# Ron@Fairfields



## 225chs (Feb 25, 2010)

Thinking of selling my timeshare. Has anyone had any recent dealings with Ron and how did it work out?


----------



## bigrick (Feb 26, 2010)

I've only bought via Ron.  I got great service from him.  Prompt and easy are the keys for me which he delivered.

He posts on TUG.  I last saw him on this thread http://www.tugbbs.com/forums/showthread.php?t=113125

I suggest PM'g him and ask him your questions.  Start your process by seeing how well you communicate with each other.

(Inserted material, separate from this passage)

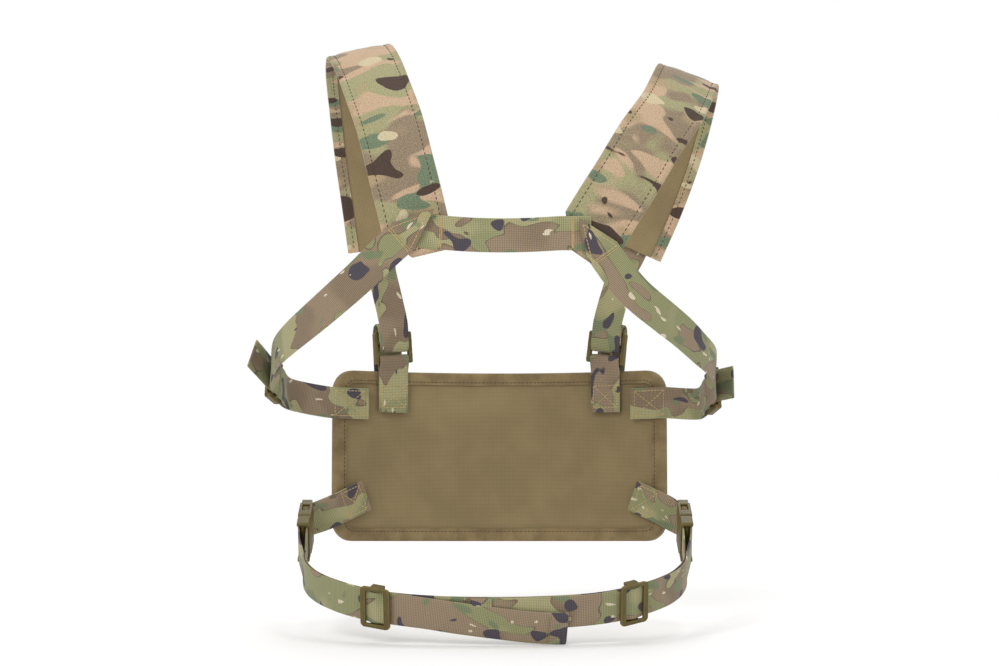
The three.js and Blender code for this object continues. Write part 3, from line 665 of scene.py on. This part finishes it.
def moulded_plastic():
    """Satin acetal: fine moulded grain, and the outer edges painted paler as a highlight, with a little rubbing.
    """
    m = Shader("moulded_plastic", 0.5)
    p = m.place()
    patches = m.noise(p, 9, detail=3, seed=41)
    grain = m.noise(p, 0.35, detail=2, seed=42)
    base = m.mix(m.above(patches, 0.5, 0.2), "#53471a", "#5f5223")
    # painted highlight with a little rubbing: convex outer edges turn paler, as if catching the light
    edge = m.new("ShaderNodeNewGeometry").outputs["Pointiness"]
    rubbed = m.above(m.math("MULTIPLY_ADD", grain, 0.03, edge), 0.545, 0.03)
    base = m.mix(m.math("MULTIPLY", rubbed, 0.35), base, "#8f7b4c")
    m.set("Roughness", m.math("MULTIPLY_ADD", patches, 0.25, 0.4))
    m.set("Specular IOR Level", 0.4)
    m.bump(grain, 0.05 * MM, 0.5)
    return m.paint(base)


def thread(name, tint, dark):
    """Twisted sewing thread."""
    m = Shader(name, 0.6, sheen=0.2)
    p = m.place()
    m.bump(m.noise(p, 0.2, detail=1, seed=52), 0.08 * MM, 0.6)
    return m.paint(m.mix(m.above(m.noise(p, 0.5, detail=2, seed=51), 0.5, 0.2), dark, tint))


CLOTH, WEB, BACKING, TAPE = camo_cloth(), camo_webbing(), backing_cloth(), grosgrain()
FOAM, PLASTIC = foam(), moulded_plastic()
BROWN_THREAD = thread("brown_thread", "#54402f", "#32251b")
GOLD_THREAD = thread("gold_thread", "#cdb27c", "#a68b55")
OLIVE_THREAD = thread("olive_thread", "#8a8460", "#6d684a")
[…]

Just as an aside, I do know Ron was quite sick last year but I believe he has fully recovered now.


----------



## The Big Dawg (Apr 15, 2010)

sold my Seapointer thru Ron.  Took some time due to SA rules but Ron was good to work with.


----------



## rwroth (Apr 15, 2010)

*Ron*

I've had a great respect for Ron, but I have to admit that I've been working with him off & on for well over a year in trying to sell units at Sudwala & Glenmore Sands, but I've never been able to "close the deal". My last email to him was 2 weeks ago and I've heard nothing. Has anyone been able to successfully call him on the phone? About 6 months ago I was told that "corporate" would buy the Glenmore Sands unit, but nothing since then. Any advice?


----------